Closet Sonnets is divided into six parts, one for each decade of Crown’s life (starting with his teenage years). Because the poems are organized in chronological order, you’d think they would be sensitive to the historical changes that occurred over the seventy years of Crown’s life. But no. The book hides its head in the never-never land of mermen and Martians and purple mockingbirds. There is not a hint of an AIDS epidemic in the poems of the 1980s and 90s. But this ahistoricism is more telling in a poem titled “The Berlin Wall,” from the 2010-21 period, where he compares himself to the divided city except he realizes “now the wall is crashing down at last;/ the city of Berlin is really one.” The problem is that the Berlin wall came down in November 1989, at least twenty years before this poem was supposedly written. It’s not just the history of the gay movement that has passed Crown by; it is the world in general.

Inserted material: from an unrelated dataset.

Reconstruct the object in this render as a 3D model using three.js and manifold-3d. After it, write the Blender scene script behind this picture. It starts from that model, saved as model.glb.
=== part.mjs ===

What makes it particularly important that this book be taken to task is its use of metaphors grounded in the past to glorify social injustice. If the metaphor of the closet was ever useful, it was as a way to motivate people to declare their true nature as a personal and political act. Unfortunately, in the Closet Sonnets, it becomes a way to justify silence and repression. The closet in Crown’s poems becomes the womb of the imagination. “In order to survive, you sometimes must/ invent alternative realities,” such as his fantasies of mermen and Martians. “A Strange Device” is a riddle poem. He has a tool to transport him from “universe to universe” outside of time and space.

 

By using this device, a man like me
is able to explore a world beyond
his closet’s ice, a world in which he’s free
to build a submarine and cross a sea
far warmer than his closet’s frozen pond.
This strange device is writing poetry.

 

The closet is needed so it can be transcended by poetry. It’s a neat trick. Isn’t he lucky? Living a frustrated, dishonest life in the closet has enabled him to write poems. And how literary he’d become, since the poem borrows language from Coleridge’s “Kubla Khan,” where the stately pleasure dome contains “a miracle of rare device,/ A sunny pleasure-dome with caves of ice!”

How are we to feel about G. S. Crown? Perhaps I take the character too personally, since he was supposedly born a week before me and became, like me, an English professor. (I’ll be really angry if I ended up dying in 2021 as he is supposed to.) We don’t get many facts about Crown, but one can guess that, like the author, Yakov Azriel, he grew up (as did I) in a New York Jewish middle-class family. His life could have been my life, but it wasn’t. I’m not particularly brave or self-aware, but I refused to make the bargain he made. It’s not a fair bargain either for oneself or for one’s children (presuming you have them). He holds on to the closet as some people hold on to injustice, as a justification for his unhappiness rather than as a metaphor that leads to corrective action. I am impatient with G. S. Crown because, like me, he was still a teenager when Stonewall occurred; he was still in college when gay groups began to form on university campuses; he was still in his twenties when the first marches on Washington began. This sequence of sonnets reflects none of that history. The life it supposedly traces is a sad one, a cautionary tale of self-indulgence and weakness. Azriel’s genuine skills as a formalist are put in the service of a far too common bankruptcy of will.

 

David Bergman, professor of English at Towson University near Baltimore, is the poetry editor of this magazine.